Activist, author, professor, and scholar Angela Davis is best known for her activism throughout the 1960s and 1970s and her ongoing work and commitment in supporting freedom struggles throughout the world. According to activist Frank Barat, the editor of this collection, Davis “is an embodiment of resistance” and “her ongoing work and presence [is] reflected in and inspiring to many of the collective liberation movements we see today” (xii). She has written several works about prison abolition, feminism, and Black liberation and often speaks about issues surrounding race, gender, and class. Her other popular books include Women, Race, and Class and Are Prisons Obsolete?. Additionally, Davis is a Distinguished Professor Emerita at the University of California, Santa Cruz in its History of Consciousness and Feminist Studies departments.

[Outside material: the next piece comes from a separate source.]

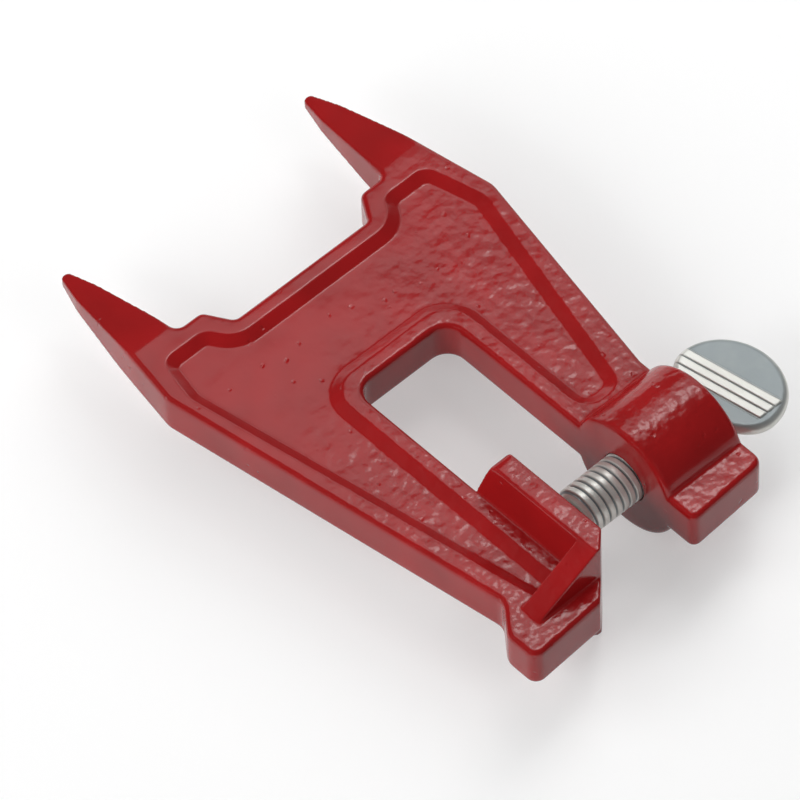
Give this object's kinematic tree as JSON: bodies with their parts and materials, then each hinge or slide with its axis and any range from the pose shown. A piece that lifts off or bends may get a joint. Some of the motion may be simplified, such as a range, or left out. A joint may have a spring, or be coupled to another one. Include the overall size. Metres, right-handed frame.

Born in Birmingham, Alabama, in 1944, Davis grew up during the era of segregation with an active Ku Klux Klan. She witnessed racist attacks, and “bombs were planted repeatedly” by the Klan and other domestic terrorist groups targeting Black families in her neighborhood during her youth (75). So frequent were such bomb attacks that her neighborhood is known to have been commonly referred to as “Dynamite Hill.” She began her political activism at an early age, including participating in protests against segregation as a Girl Scout. A strong advocate of radical and leftist politics, she joined the Communist Party in 1968 and also briefly joined the Black Panther Party, working with its Los Angeles branch and remaining a longtime supporter.

In 1969, the University of California, Los Angeles (UCLA) hired Davis as an assistant professor of philosophy. However, she became nationally known after UCLA fired her after discovering she was a member of the Communist Party and when the FBI placed her on its Ten Most Wanted list in 1970 based on wrongful charges of murder and kidnapping. Her subsequent arrest and incarceration led to a nationwide campaign, with global support calling for her freedom. She was acquitted of all charges in 1972. Davis has spoken highly of the global support and solidarity she received from all over the world in the movement to free her when she was in jail:

What I do want people to remember is the fact that the movement around the demand for my freedom was victorious. It was a victory against insurmountable odds, even though I was innocent; the assumption was that the power of those forces in the US was so strong that I would either end up in the gas chamber or that I would spend the rest of my life behind bars (131).

Davis has been a well-known advocate for freedom struggles everywhere, particularly prison abolition. In 1997, she co-founded Critical Resistance, an organization dedicated to “build[ing] an international movement to end the Prison Industrial Complex.” Recognizing her contributions and influence, Cornel West writes in the Foreword to this book that Angela Davis “remains—after more than fifty years of struggle, suffering, and service—the most recognizable face of the left in the US Empire” (viii).